→ GIVEN MATERIAL:
========

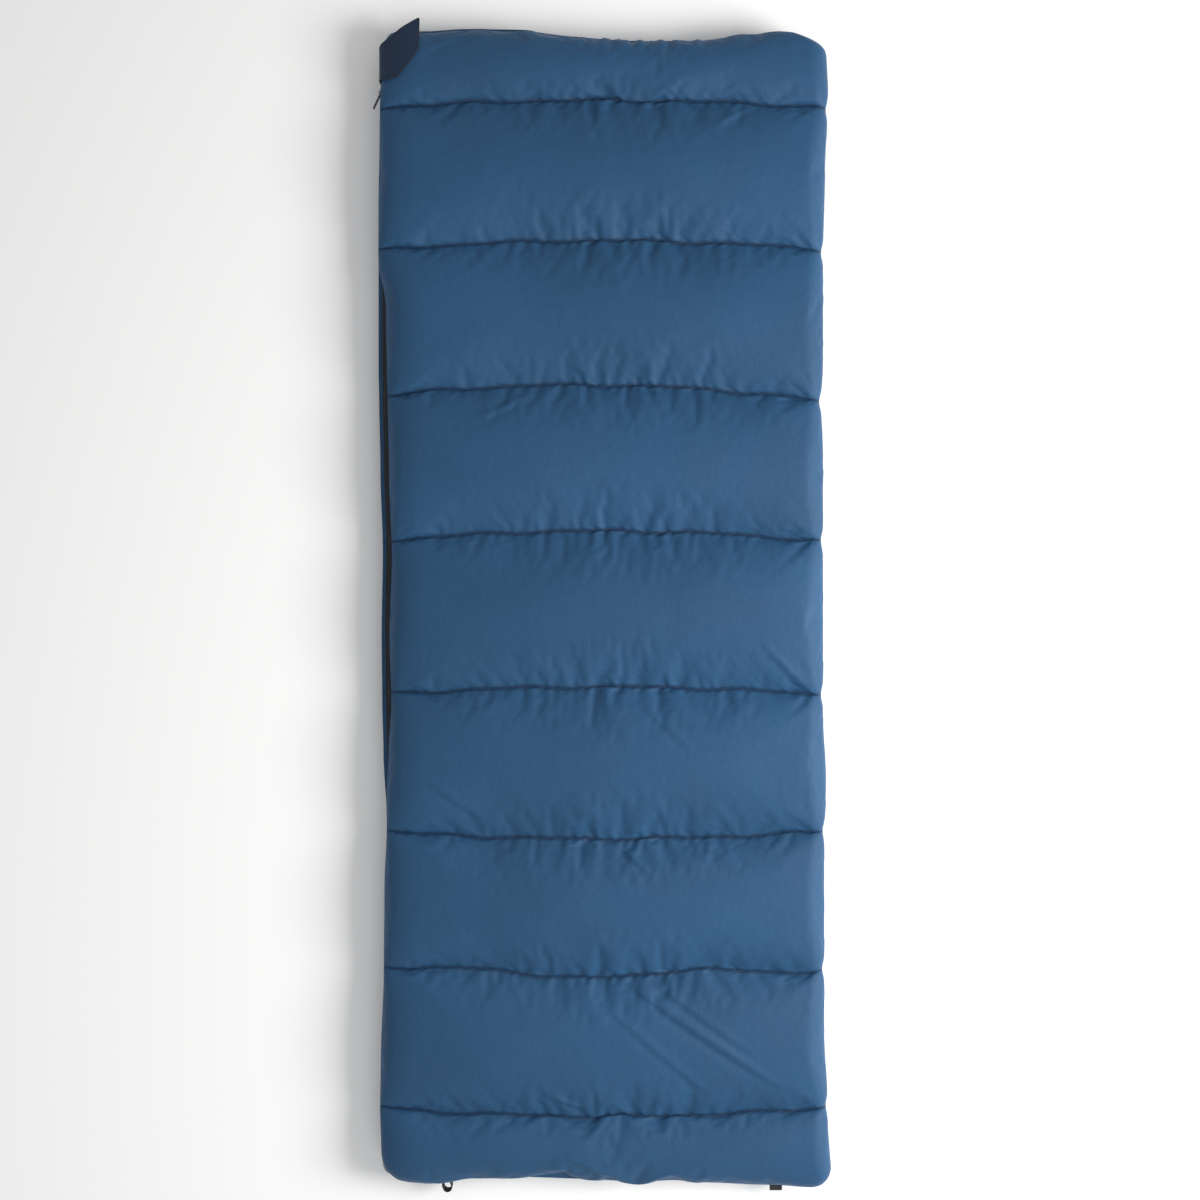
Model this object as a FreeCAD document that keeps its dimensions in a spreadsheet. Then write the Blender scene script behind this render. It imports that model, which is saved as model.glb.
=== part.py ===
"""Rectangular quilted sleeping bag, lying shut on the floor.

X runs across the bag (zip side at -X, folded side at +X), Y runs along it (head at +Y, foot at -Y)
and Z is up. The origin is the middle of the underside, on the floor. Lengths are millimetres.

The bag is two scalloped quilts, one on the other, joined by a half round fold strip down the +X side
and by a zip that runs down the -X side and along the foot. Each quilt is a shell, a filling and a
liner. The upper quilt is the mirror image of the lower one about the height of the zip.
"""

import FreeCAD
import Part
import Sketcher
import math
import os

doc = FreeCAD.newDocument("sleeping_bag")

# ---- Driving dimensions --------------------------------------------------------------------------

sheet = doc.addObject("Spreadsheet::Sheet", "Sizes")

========

→ SHORT PROBLEM: Reproduce all the data word for word.

→ FINISHED ANSWER:
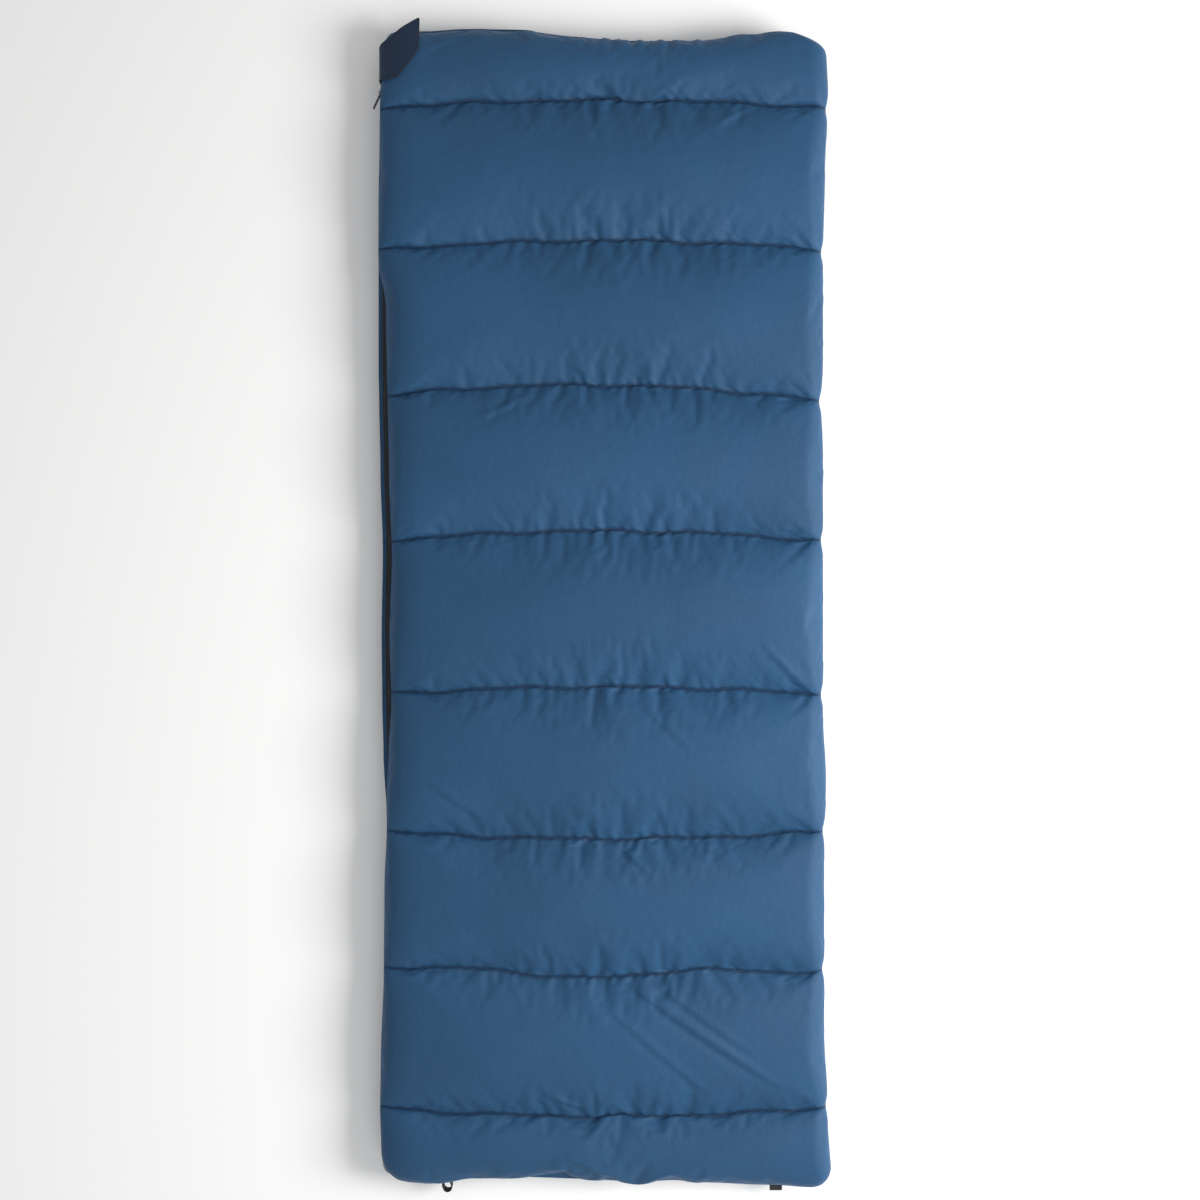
Model this object as a FreeCAD document that keeps its dimensions in a spreadsheet. Then write the Blender scene script behind this render. It imports that model, which is saved as model.glb.
=== part.py ===
"""Rectangular quilted sleeping bag, lying shut on the floor.

X runs across the bag (zip side at -X, folded side at +X), Y runs along it (head at +Y, foot at -Y)
and Z is up. The origin is the middle of the underside, on the floor. Lengths are millimetres.

The bag is two scalloped quilts, one on the other, joined by a half round fold strip down the +X side
and by a zip that runs down the -X side and along the foot. Each quilt is a shell, a filling and a
liner. The upper quilt is the mirror image of the lower one about the height of the zip.
"""

import FreeCAD
import Part
import Sketcher
import math
import os

doc = FreeCAD.newDocument("sleeping_bag")

# ---- Driving dimensions --------------------------------------------------------------------------

sheet = doc.addObject("Spreadsheet::Sheet", "Sizes")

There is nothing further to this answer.